Issues: Does the statute of limitations prevent from bringing a legal malpractice claim against the lawyer? May the clients toll the statute of limitations claim under the doctrine of continuous representation?

Holding: Yes and no. §52-577 provides that “no action founded upon a tort shall be brought but within three years from the date of the act or omission complained of.” Since the clients did not file the suit until more than four years after the alleged negligence conduct of the lawyer, they are time barred by the statute of limitations. The continuous representation rule provides that clients may toll the statute of limitations upon a showing that (1) the lawyer continued to represent them with regard to the same underlying matter and (2) either that the client was unaware of the alleged malpractice or the lawyer could still diminish the harm caused by that malpractice during the continued representation period.
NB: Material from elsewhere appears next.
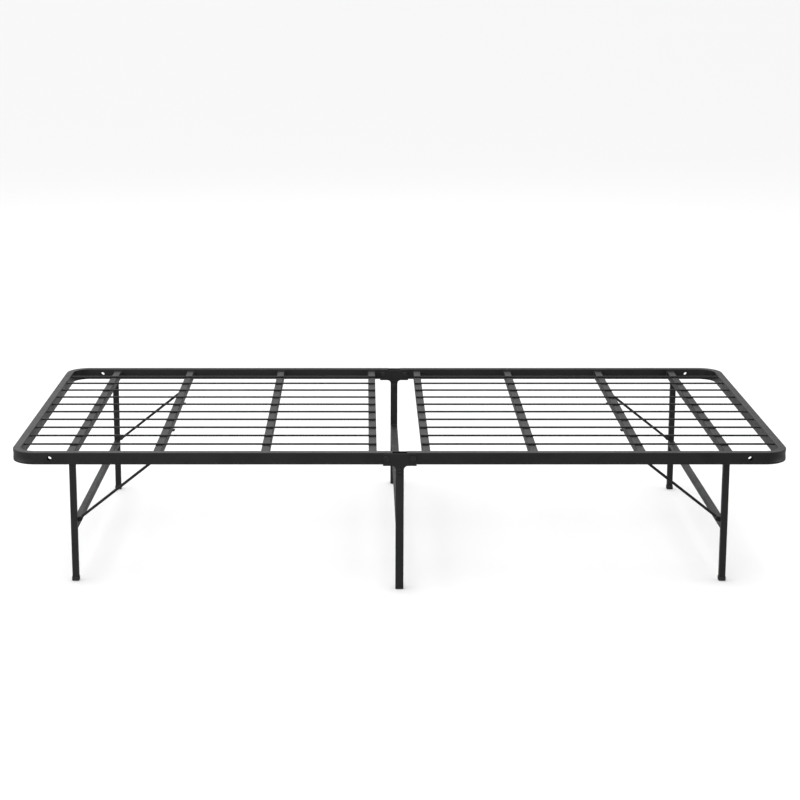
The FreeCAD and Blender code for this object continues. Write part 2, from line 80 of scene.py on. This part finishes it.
# ------------------------------------------------------------------ materials
class Nodes:
    """A material's node tree, with short calls for the nodes used here."""

    def __init__(self, name):
        self.material = bpy.data.materials.new(name)
        self.material.use_nodes = True
        self.tree = self.material.node_tree
        self.shader = self.tree.nodes["Principled BSDF"]
        self.place = self.tree.nodes.new("ShaderNodeTexCoord").outputs["Object"]

    def new(self, kind, **inputs):
        node = self.tree.nodes.new(kind)
        for key, value in inputs.items():
            self.feed(node.inputs[key.replace("_", " ")], value)
        return node

    def feed(self, socket, value):
        if isinstance(value, bpy.types.NodeSocket):
            self.tree.links.new(value, socket)
        else:
            socket.default_value = value

    def noise(self, scale, detail=2.0, rough=0.5, vector=None):
        node = self.new("ShaderNodeTexNoise", Scale=scale, Detail=detail, Roughness=rough)
        self.feed(node.inputs["Vector"], vector or self.place)
        return node.outputs["Fac"]

    def stretched(self, scale):
        """Coordinates stretched along some axes, for streaks."""
        node = self.new("ShaderNodeMapping", Scale=scale)
        self.feed(node.inputs["Vector"], self.place)
        return node.outputs["Vector"]

    def remap(self, value, low, high, to_low=0.0, to_high=1.0):
        node = self.new("ShaderNodeMapRange")
        node.interpolation_type = "SMOOTHSTEP"
        for key, number in (("From Min", low), ("From Max", high), ("To Min", to_low), ("To Max", to_high)):
            node.inputs[key].default_value = number
        self.feed(node.inputs["Value"], value)
        return node.outputs["Result"]

    def maths(self, operation, a, b):
        node = self.new("ShaderNodeMath")
        node.operation = operation
        self.feed(node.inputs[0], a)
        self.feed(node.inputs[1], b)
        return node.outputs["Value"]

    def mix(self, share, a, b):
        node = self.new("ShaderNodeMix")
        node.data_type = "RGBA"
        self.feed(node.inputs["Factor"], share)
        colour_inputs = [s for s in node.inputs if s.type == "RGBA"]
        self.feed(colour_inputs[0], a)
        self.feed(colour_inputs[1], b)
        return [s for s in node.outputs if s.type == "RGBA"][0]

    def edges(self, radius):
        """Nearly 1 on outside and inside edges, 0 on flats."""
        bevel = self.new("ShaderNodeBevel", Radius=radius)
        bevel.samples = 4
        geometry = self.new("ShaderNodeNewGeometry")
        dot = self.new("ShaderNodeVectorMath")
        dot.operation = "DOT_PRODUCT"
        self.feed(dot.inputs[0], bevel.outputs["Normal"])
        self.feed(dot.inputs[1], geometry.outputs["Normal"])
        return self.remap(dot.outputs["Value"], 0.995, 0.86)

    def bump(self, *layers):
        """Bumps on top of each other: pairs of height and depth in metres."""
        normal = None
        for height, depth in layers:
            node = self.new("ShaderNodeBump", Strength=1.0, Distance=depth, Height=height)
            if normal:
                self.feed(node.inputs["Normal"], normal)
            normal = node.outputs["Normal"]
        self.feed(self.shader.inputs["Normal"], normal)


def powder_coat(name, peel=1.0, rough=0.45, lumps=0.0, pale=0.04):
    """Satin black powder coat: orange peel, faint mottle, thinner and shinier on edges, whose lighter
    colour is partly worn thin coat and partly a painted edge highlight.
    """
    n = Nodes(name)
    peel_height = n.noise(620.0, 3.0, 0.55)
    grain = n.noise(2600.0, 2.0, 0.6)
    mottle = n.noise(17.0, 4.0, 0.6)
    # patches of edge lightening: worn thin coat and a painted edge highlight
    wear_and_highlight_patches = n.remap(n.noise(85.0, 4.0, 0.65), 0.42, 0.66)
    edge = n.maths("MULTIPLY", n.edges(1.3 * MM), wear_and_highlight_patches)
    # pale lifts the whole colour range; raised above its default it is painted light, a lit copy of the
    # same coat
    share = n.maths("ADD", n.remap(mottle, 0.30, 0.72, pale - 0.04, pale + 0.20),
                    n.remap(grain, 0.54, 0.78, 0.0, 0.30))
    # colour: mottle and grain, plus edges lightened as worn coat and a painted edge highlight
    colour = n.mix(n.maths("ADD", share, n.maths("MULTIPLY", edge, 0.75)), COAT_COLOUR, COAT_WEAR_AND_HIGHLIGHT)
    n.feed(n.shader.inputs["Base Color"], colour)
    dull = n.maths("ADD", n.remap(mottle, 0.28, 0.74, rough - 0.07, rough + 0.08),
                   n.remap(grain, 0.35, 0.75, -0.03, 0.05))
    n.feed(n.shader.inputs["Roughness"], n.maths("SUBTRACT", dull, n.maths("MULTIPLY", edge, 0.10)))
    n.shader.inputs["Specular IOR Level"].default_value = 0.24
    n.shader.inputs["Coat Weight"].default_value = 0.02
    n.shader.inputs["Coat Roughness"].default_value = 0.22
    layers = [(peel_height, PEEL_DEPTH * peel), (grain, GRAIN_DEPTH)]
    if lumps:
        layers.append((n.noise(240.0, 3.0, 0.6), lumps))
    n.bump(*layers)
    return n.material


def moulded_plastic(name):
    """Matte black plastic with a spark-eroded grain, scuffed grey where it meets the floor."""
    n = Nodes(name)
    grain = n.noise(1900.0, 3.0, 0.6)
    flow = n.noise(40.0, 3.0, 0.5, n.stretched((1.0, 1.0, 0.25)))
    scuffs = n.remap(n.noise(520.0, 5.0, 0.75, n.stretched((1.0, 1.0, 0.3))), 0.50, 0.68)
    height = n.new("ShaderNodeSeparateXYZ", Vector=n.place).outputs["Z"]
    low = n.maths("MULTIPLY", n.remap(height, 6.0 * MM, 0.5 * MM), scuffs)
    share = n.maths("ADD", n.remap(flow, 0.3, 0.7, 0.0, 0.12), n.maths("MULTIPLY", low, 0.7))
    n.feed(n.shader.inputs["Base Color"], n.mix(share, PLASTIC_COLOUR, PLASTIC_SCUFFED))
    n.feed(n.shader.inputs["Roughness"], n.maths("ADD", n.remap(grain, 0.3, 0.7, 0.52, 0.66),
                                                 n.maths("MULTIPLY", low, 0.12)))
    n.shader.inputs["Specular IOR Level"].default_value = 0.42
    n.bump((grain, 0.03 * MM), (flow, 0.04 * MM))
    return n.material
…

DeLeo v. Nusbaum, 263 Conn. App. 588, 821 A.2d 744 (2003). Since the lawyer ceased representation of the clients, they have failed the first prong of the continuous representation test and may not toll the statute of limitations.

Lesson: §52-577 is an “occurrence statute,” meaning that the time period within which a client must file a complaint begins at the exact time when the negligence complained of occurs, not the date when the client sustains damage. The “continuous representation” doctrine was established to ease the harsh consequences of the occurrence rule.